Transcribe the stretch of entries below from the line with "make_frame()" through the line with "imported = [obj", exactly and with both ends included; leave out all other lines.

Extracted entries:
++++++++++++++++++++
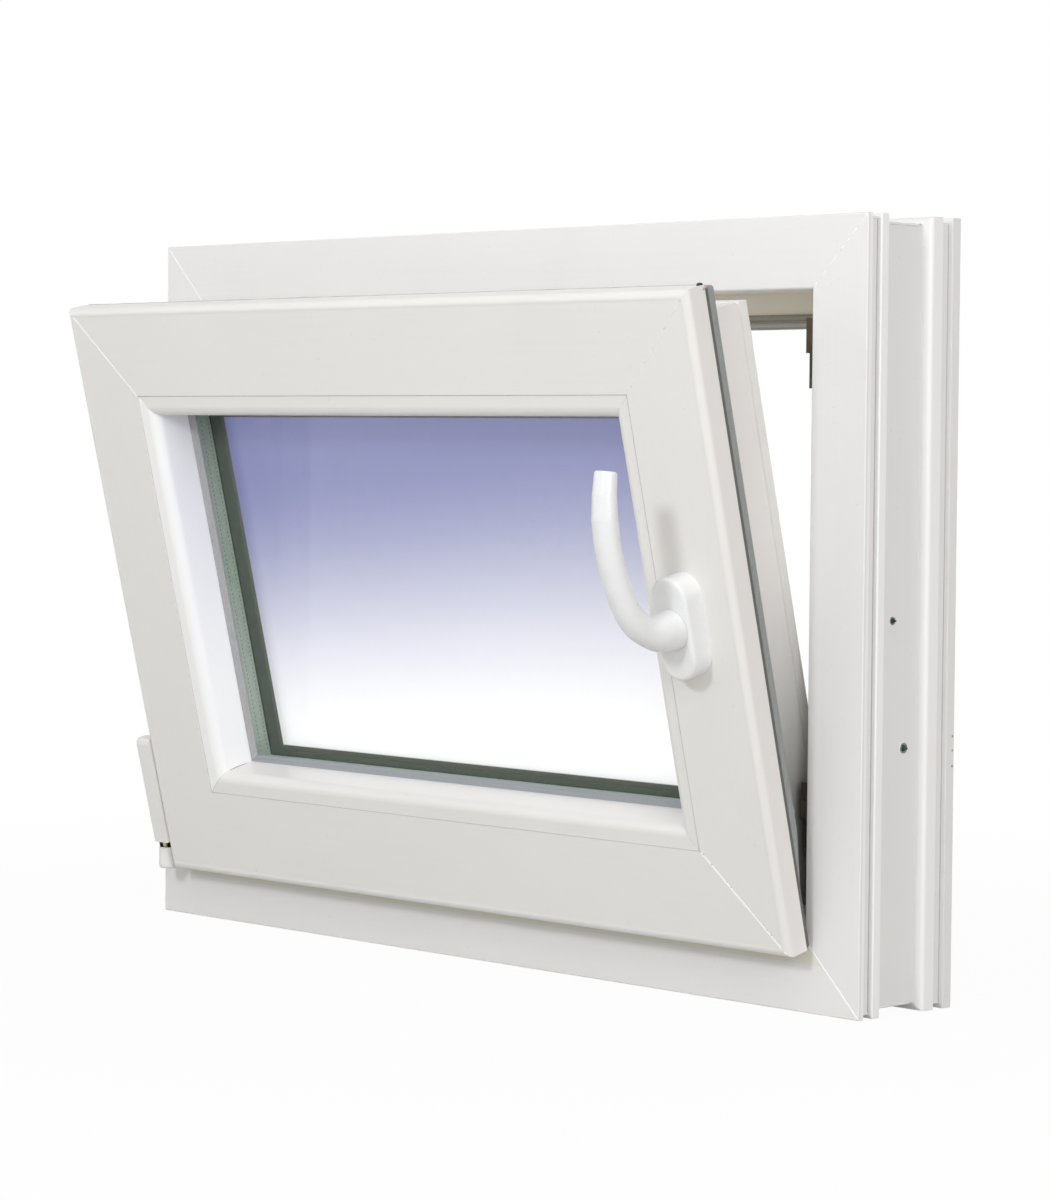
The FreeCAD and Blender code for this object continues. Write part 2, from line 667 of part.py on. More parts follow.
def make_strikers():
    """Strikers in the lock jamb's rebate: a lane for each cam, with a way in from the room."""
    lane = CAM_DIAMETER + 2 * CAM_CLEARANCE
    cam_depth = GEAR_DEPTH - SASH_FRONT
    front = cam_depth - lane / 2 - STRIKER_WALL
    blocks = []
    for along in cam_places():
        middle = FreeCAD.Vector(along, front + STRIKER_WIDTH / 2, FRAME_FACE + STRIKER_HEIGHT / 2)
        block = box(STRIKER_LENGTH, STRIKER_WIDTH, STRIKER_HEIGHT, middle)
        lane_middle = FreeCAD.Vector(along, cam_depth, FRAME_FACE + STRIKER_BASE + STRIKER_HEIGHT / 2)
        block = block.cut(box(2 * STRIKER_LENGTH, lane, STRIKER_HEIGHT, lane_middle))
        over_front = lane_middle + FreeCAD.Vector(0, -lane, STRIKER_FRONT_HEIGHT - STRIKER_BASE)
        block = block.cut(box(2 * STRIKER_LENGTH, lane, STRIKER_HEIGHT, over_front))
        way_in = lane_middle - FreeCAD.Vector(STRIKER_LENGTH / 4, lane, 0)
        block = block.cut(box(STRIKER_LENGTH / 2, 2 * lane, STRIKER_HEIGHT, way_in))
        blocks.append(block.removeSplitter())
    pair = Part.makeCompound(blocks)
    keep("lock_strikers", on_side(pair, "right", FRAME_WIDTH, FRAME_HEIGHT))


# Hinge side fittings
def sash_place(x, height, depth):
    """World place of a point given in the sash's own frame."""
    vertex = tilted(Part.Vertex(x, depth, height))
    return vertex.Point


def lower_hinge():
    """Pin under the sash cover, standing in a cup on the frame; its foot is on the tilt axis."""
    up = FreeCAD.Vector(0, 0, 1)
    ball = FreeCAD.Vector(HINGE_X, -TURN_AXIS_FRONT, PIVOT_HEIGHT)
    radius = PIN_DIAMETER / 2
    foot = PIVOT_HEIGHT - radius - CUP_FLOOR
    brim = FreeCAD.Vector(HINGE_X, -TURN_AXIS_FRONT, foot + CUP_HEIGHT)
    line = rounded_side(BARREL_DIAMETER / 2, CUP_HEIGHT, CUP_ROUNDING)
    cup = round_ended(line, brim, -up, FreeCAD.Vector(0, TURN_AXIS_FRONT, 0))
    seat_radius = radius + PIN_FIT
    seat = cylinder(2 * seat_radius, seat_radius, ball - up * seat_radius, up)
    mouth = cylinder(CUP_MOUTH, CUP_HEIGHT, ball, up)
    keep("lower_bearing", cup.cut(seat).cut(mouth))

    shank = PIN_DIAMETER * 0.75
    in_sash = FreeCAD.Vector(HINGE_X, SASH_FRONT - TURN_AXIS_FRONT, PIVOT_RAISE)
    reach = COVER_START - PIVOT_RAISE + PIN_GRIP
    pin = cylinder(shank, reach, in_sash, up)
    pin = pin.fuse(cylinder(PIN_FOOT, PIN_FOOT, in_sash - up * PIN_FOOT / 2, up))
    keep("lower_pin", pin.removeSplitter(), on_sash=True)
    line = rounded_side(BARREL_DIAMETER / 2, COVER_LENGTH, COVER_ROUNDING)
    cover_foot = in_sash + up * (COVER_START - PIVOT_RAISE)
    cover = round_ended(line, cover_foot, up, FreeCAD.Vector(TURN_AXIS_OFFSET, 0, 0))
    bore = cylinder(shank + 2 * FIT, PIN_GRIP + FIT, cover_foot, up)
    keep("lower_hinge_cover", cover.cut(bore), on_sash=True)


def upper_hinge():
    """Bearing on the frame face with an upright pin, and the stay arm out to the sash's top rail."""
    up = FreeCAD.Vector(0, 0, 1)
    rail_top = sash_place(0, SASH_HEIGHT - FLANGE_WIDTH, SASH_DEPTH).z
    arm_level = rail_top + STAY_CLEARANCE
    foot = FreeCAD.Vector(HINGE_X, -TURN_AXIS_FRONT, arm_level - FIT - UPPER_BEARING_LENGTH)
    barrel = cylinder(BARREL_DIAMETER, UPPER_BEARING_LENGTH, foot, up)
    tongue_middle = foot + FreeCAD.Vector(0, TURN_AXIS_FRONT / 2, UPPER_BEARING_LENGTH / 2)
    barrel = barrel.fuse(box(BARREL_DIAMETER * 0.7, TURN_AXIS_FRONT, UPPER_BEARING_LENGTH, tongue_middle))
    pin_length = UPPER_PIN_GRIP + STAY_ARM_THICKNESS + 2 * FIT
    pin_foot = FreeCAD.Vector(HINGE_X, -TURN_AXIS_FRONT, arm_level - FIT - UPPER_PIN_GRIP)
    bore = cylinder(PIN_DIAMETER + 2 * FIT, UPPER_PIN_GRIP + 1.0, pin_foot, up)
    keep("upper_bearing", barrel.removeSplitter().cut(bore))
    head = cylinder(PIN_DIAMETER * 1.5, 2.0, pin_foot + up * pin_length, up)
    keep("upper_pin", cylinder(PIN_DIAMETER, pin_length, pin_foot, up).fuse(head).removeSplitter())

    plate_top = SASH_HEIGHT - FLANGE_WIDTH - SEAT_DEPTH + FACEPLATE_THICKNESS
    near = FreeCAD.Vector(HINGE_X, -TURN_AXIS_FRONT, arm_level)
    middle_level = arm_level + STAY_ARM_THICKNESS / 2
    column = sash_place(0, plate_top, GEAR_DEPTH)
    lean = math.radians(TILT_ANGLE)
    stud_rise = (middle_level - column.z) / math.cos(lean)
    stud_y = column.y - stud_rise * math.sin(lean)
    across = stud_y + TURN_AXIS_FRONT
    far = FreeCAD.Vector(HINGE_X + math.sqrt(STAY_ARM_LENGTH ** 2 - across ** 2), stud_y, arm_level)
    keep("stay_arm", stay_arm(near, far))

    foot = FreeCAD.Vector(far.x, GEAR_DEPTH, plate_top)
    slant = (STAY_ARM_THICKNESS / 2 + STUD_HEAD / 2 * math.sin(lean)) / math.cos(lean) + FIT
    stud = cylinder(PIN_DIAMETER, stud_rise + slant, foot, up)
    collar_height = stud_rise - slant
    stud = stud.fuse(cylinder(STUD_NECK, collar_height, foot, up))
    head = cylinder(STUD_HEAD, STUD_HEAD_THICKNESS, foot + up * (stud_rise + slant), up)
    keep("stay_stud", stud.fuse(head).removeSplitter(), on_sash=True)


def stay_arm(near, far):
    """Flat bar with round eyes at both ends."""
    up = FreeCAD.Vector(0, 0, 1)
    along = (far - near).normalize()
    side = up.cross(along)
    half = STAY_ARM_WIDTH / 2
    ring_points = [near + side * half, far + side * half, far - side * half, near - side * half]
    bar = Part.Face(Part.makePolygon(ring_points + ring_points[:1])).extrude(up * STAY_ARM_THICKNESS)
    for end in (near, far):
        bar = bar.fuse(cylinder(STAY_EYE, STAY_ARM_THICKNESS, end, up))
    bar = bar.cut(cylinder(PIN_DIAMETER + 2 * FIT, STAY_ARM_THICKNESS, near, up))
    return bar.cut(cylinder(STUD_BORE, STAY_ARM_THICKNESS, far, up)).removeSplitter()


make_frame()
make_sash()
make_handle()
make_fittings()
lower_hinge()
upper_hinge()

os.makedirs("parts", exist_ok=True)
for name, shape in PARTS.items():
    shape.exportStep("parts/" + name + ".step")
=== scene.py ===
import math
import random

import bmesh
import bpy
from mathutils import Matrix, Vector


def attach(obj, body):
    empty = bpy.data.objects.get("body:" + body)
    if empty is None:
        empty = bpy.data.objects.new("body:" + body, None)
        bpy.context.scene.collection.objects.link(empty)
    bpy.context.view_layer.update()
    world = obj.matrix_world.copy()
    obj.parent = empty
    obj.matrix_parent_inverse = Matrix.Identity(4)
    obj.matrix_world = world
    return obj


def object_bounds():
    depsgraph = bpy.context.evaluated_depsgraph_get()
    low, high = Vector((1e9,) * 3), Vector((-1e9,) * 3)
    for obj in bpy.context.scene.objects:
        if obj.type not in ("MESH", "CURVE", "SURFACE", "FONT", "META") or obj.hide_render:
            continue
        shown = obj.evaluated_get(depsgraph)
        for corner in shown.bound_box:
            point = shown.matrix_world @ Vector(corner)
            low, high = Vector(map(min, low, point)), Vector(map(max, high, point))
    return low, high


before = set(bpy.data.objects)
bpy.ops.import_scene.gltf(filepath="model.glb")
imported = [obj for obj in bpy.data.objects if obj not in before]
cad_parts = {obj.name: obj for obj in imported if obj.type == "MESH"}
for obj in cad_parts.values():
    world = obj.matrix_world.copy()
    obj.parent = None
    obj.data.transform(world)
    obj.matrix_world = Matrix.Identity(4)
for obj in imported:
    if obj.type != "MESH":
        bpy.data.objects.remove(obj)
cad_low, cad_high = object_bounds()

# Sizes from the part's source, in metres. Depths count from the frame's or the sash's own front.
FRAME_WIDTH = 0.700
FRAME_HEIGHT = 0.500
FRAME_FACE = 0.046
ORIGIN_DEPTH = 0.0163
CHANNEL_FLOOR = 0.0055
CHANNEL_DEPTHS = (0.0225, 0.0555)
NOTCH_FLOOR = 0.0030
NOTCH_DEPTHS = (0.0052, 0.0118)
REAR_NOTCH_FLOOR = 0.0032
MARGIN = 0.038
SASH_WIDTH = FRAME_WIDTH - 2 * MARGIN
SASH_HEIGHT = FRAME_HEIGHT - 2 * MARGIN
SASH_FRONT = 0.023
SASH_DEPTH = 0.074
SASH_FACE = 0.064
OUTER_STEP = 0.018
FLANGE_WIDTH = 0.020
FLANGE_THICKNESS = 0.017
BEAD_RECESS = 0.0006
TILT = math.radians(13.5)
PIVOT_Y = -0.017
PIVOT_Z = MARGIN + 0.003
GEAR_DEPTH = 0.031
SEAT_DEPTH = 0.003
FACEPLATE_THICKNESS = 0.0026
SPACER_EDGE = 0.080
HINGE_X = -SASH_WIDTH / 2 - 0.012
HINGE_DEPTH = SASH_FRONT + PIVOT_Y
COVER_FOOT = 0.020
COVER_LENGTH = 0.080
BARREL_RADIUS = 0.0070

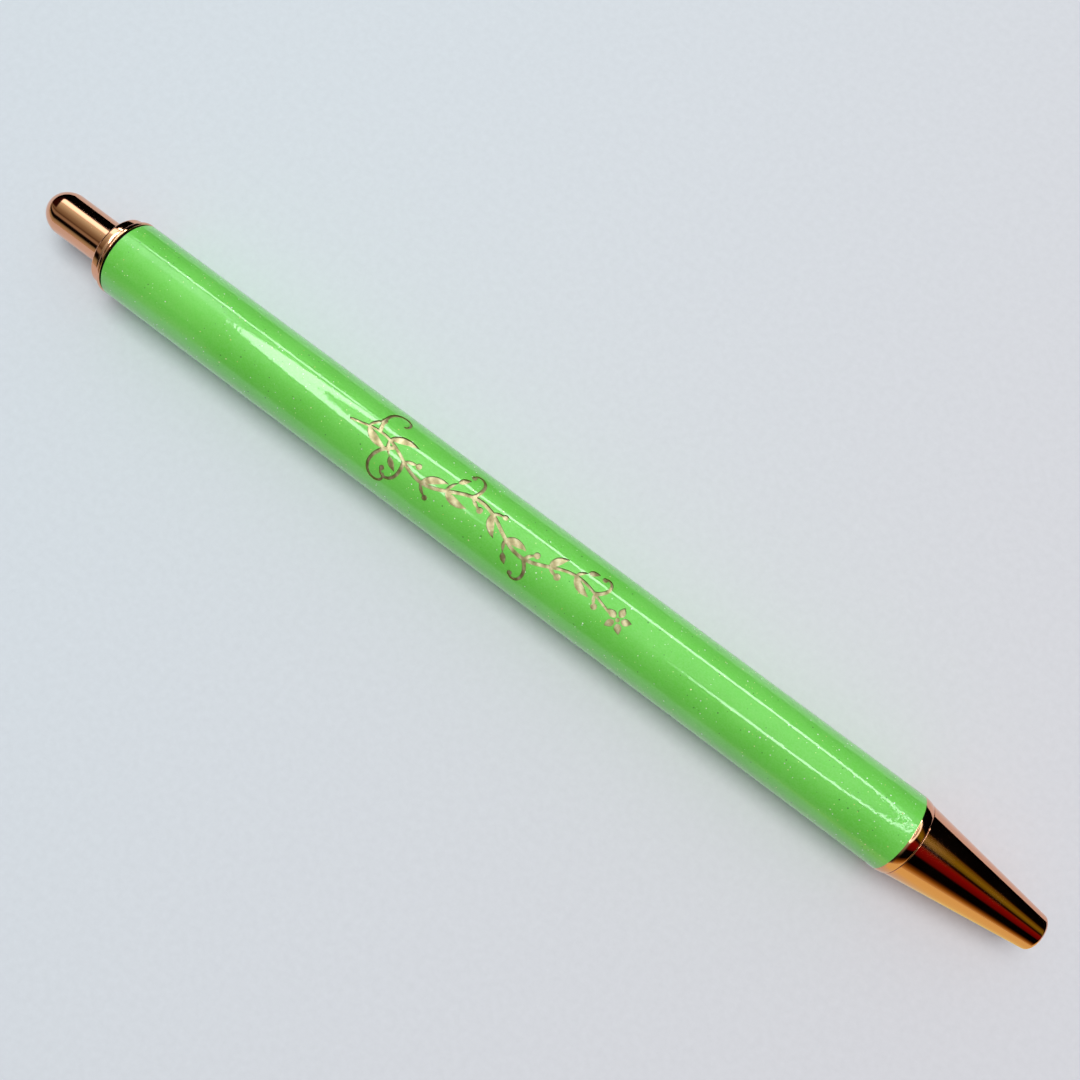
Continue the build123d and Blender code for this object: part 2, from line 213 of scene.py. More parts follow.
++++++++++++++++++++
Solution for this exercise:
make_frame()
make_sash()
make_handle()
make_fittings()
lower_hinge()
upper_hinge()

os.makedirs("parts", exist_ok=True)
for name, shape in PARTS.items():
    shape.exportStep("parts/" + name + ".step")
=== scene.py ===
import math
import random

import bmesh
import bpy
from mathutils import Matrix, Vector


def attach(obj, body):
    empty = bpy.data.objects.get("body:" + body)
    if empty is None:
        empty = bpy.data.objects.new("body:" + body, None)
        bpy.context.scene.collection.objects.link(empty)
    bpy.context.view_layer.update()
    world = obj.matrix_world.copy()
    obj.parent = empty
    obj.matrix_parent_inverse = Matrix.Identity(4)
    obj.matrix_world = world
    return obj


def object_bounds():
    depsgraph = bpy.context.evaluated_depsgraph_get()
    low, high = Vector((1e9,) * 3), Vector((-1e9,) * 3)
    for obj in bpy.context.scene.objects:
        if obj.type not in ("MESH", "CURVE", "SURFACE", "FONT", "META") or obj.hide_render:
            continue
        shown = obj.evaluated_get(depsgraph)
        for corner in shown.bound_box:
            point = shown.matrix_world @ Vector(corner)
            low, high = Vector(map(min, low, point)), Vector(map(max, high, point))
    return low, high


before = set(bpy.data.objects)
bpy.ops.import_scene.gltf(filepath="model.glb")
imported = [obj for obj in bpy.data.objects if obj not in before]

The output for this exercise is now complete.